John Glacier, seconde performance, me laisse en revanche plus perplexe. Originaire de Hackney, la rappeuse se fait remarquer en 2021 avec SHILOH: Lost for Words, une première mixtape acclamée, toute en rap conscient sur productions lo-fi. En février, elle livre Like A Ribbon, EP audacieux, gorgé de nouvelles influences, mixant synthés trance, dancehall ou encore beat rétros. Un style bien à elle qu’elle cultive et partage volontiers dans des collaborations avec des figures importantes telles que Babyfather, Vegyn et LYAM. Voguant d’un paysage musical à l’autre, elle propose une musique de qualité, entre catharsis et mystère. Étonnamment, sur scène, ça marche moins : elle paraît particulièrement timide, essayant de se cacher derrière ses chansons sur la grande scène. Préférant tirer sur sa vape à quelques reprises plutôt que de faire participer le public, on ne s'étonnera pas que l'ambiance ait été plutôt morose. Dommage, car avec son phrasé nonchalant, des textes poétiques, mi-drôles, mi-profonds, la proposition avait tout pour être efficace.
Mount Kimbie
21h30, la salle ne tient plus en place, les Celsius eux aussi s'affolent. Quand les lumières des Halles annoncent l’arrivée du main event, car c’est bien pour fêter le retour de Mount Kimbie que la majorité des gens s’est déplacée, c’est la délivrance.
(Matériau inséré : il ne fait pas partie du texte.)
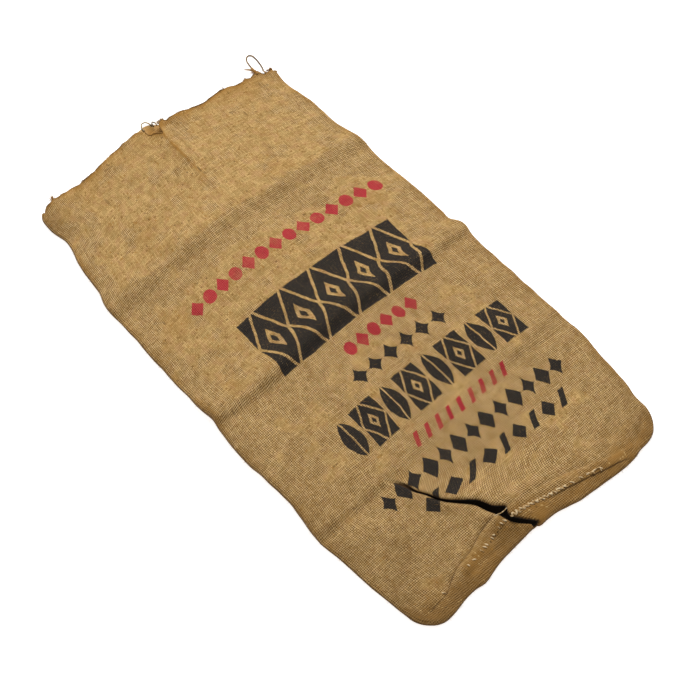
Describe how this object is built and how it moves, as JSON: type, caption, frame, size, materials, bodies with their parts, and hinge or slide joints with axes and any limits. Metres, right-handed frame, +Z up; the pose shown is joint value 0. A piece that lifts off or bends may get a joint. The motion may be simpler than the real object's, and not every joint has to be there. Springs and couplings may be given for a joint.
{
  "type": "hessian sack",
  "caption": "Empty hessian sack lying flat with its mouth open: a folded and sewn jute bag with storage creases, a pleat near its bottom seam and a loose yarn at the mouth.",
  "frame": {"origin": "on the surface that the sack lies on, under the middle of the flat sack", "axes": "+Y along the sack towards its mouth, +X across it, +Z up out of the printed front layer"},
  "size_m": [0.5613, 1.0606, 0.0236],
  "materials": {
    "hessian": "plain-woven jute hessian, matt, with slubs, dark flecks and a two-colour stencil-type print",
    "yarn": "single-ply jute yarn, hairy and matt"
  },
  "bodies": {
    "root": {"sack_cloth": "hessian", "mouth_yarn": "yarn"}
  },
  "joints": []
}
Dominic Maker et Kai Campos, têtes de gondole et duo originel, accompagnés des maintenant membres officiels Andrea Balency-Béarn au chant et clavier, et Marc Pell à la batterie, aidés pour la tournée d'une cinquième membre à la basse et aux chœurs, entrent en scène sous une vague d’applaudissements. Les premières notes de « Four Years and One Day » retentissent enfin, rendant ce qui jusqu’ici était un rêve, réalité. Sur scène, foule d'instruments, boucles électroniques et superpositions de voix composent le tableau de Mount Kimbie.
Au début, je regrette un mixage sonore terne qui ne rend pas justice aux compositions du groupe. À partir de « You Look Certain (I'm Not Sure) », les choses semblent se régler. L'air de guitare reconnaissable de Kai Campos est franc, ce qui contribue à créer une subtile montée en puissance. Même constat sur « Marilyn », qui grâce aux couches supplémentaires que le quintette crée sur scène, est beaucoup plus punchy et incisive.
Sans entrer dans une rétrospective, Mount Kimbie a opté pour un mélange savamment équilibré d’anciens morceaux des débuts tels que « Before I Move Off » ou l’instrumental « SP12 Beat », avant de se concentrer sur ses dernières créations. Le nouvel album semble diviser, avec une partie du public déjà cliente et une autre pas tout à fait habituée à ce nouveau visage du groupe. Je me situe entre les deux, tantôt perdue par la complexité musicale, tantôt conquise par la proposition. Andrea Balency-Béarn, drapée au milieu de la scène tout au long de la prestation, ne fait elle aucun doute. Sa voix couplée à celle plus grave de Dominic Maker s’équilibre parfaitement tout au long du show et amène un contraste réussi à ce concert parfois déroutant. En notes positives on retiendra aussi « Blue Train Lines » et « Empty And Silent » (sans King Krule hélas) où la magie de Mount Kimbie est palpable. Jolie fin électronique avec « Made to Stray », tirée de leur premier album Cold Spring Fault Less Youth. Accueillie à bras ouverts par tous·tes, Maker et Campos ont également absorbé la chanson une dernière fois, se laissant porter par l'enthousiasme de la salle.
En somme, Mount Kimbie signe un retour honnête. Marqué par quelques soucis d’acoustique, le groupe a parfois peiné à trouver l’équilibre entre les morceaux axés sur la guitare et les joyaux électroniques. Ce set généreux et truffé d’expérimentations n’en reste pas moins intéressant, que l’on soit fan de la première heure ou pas.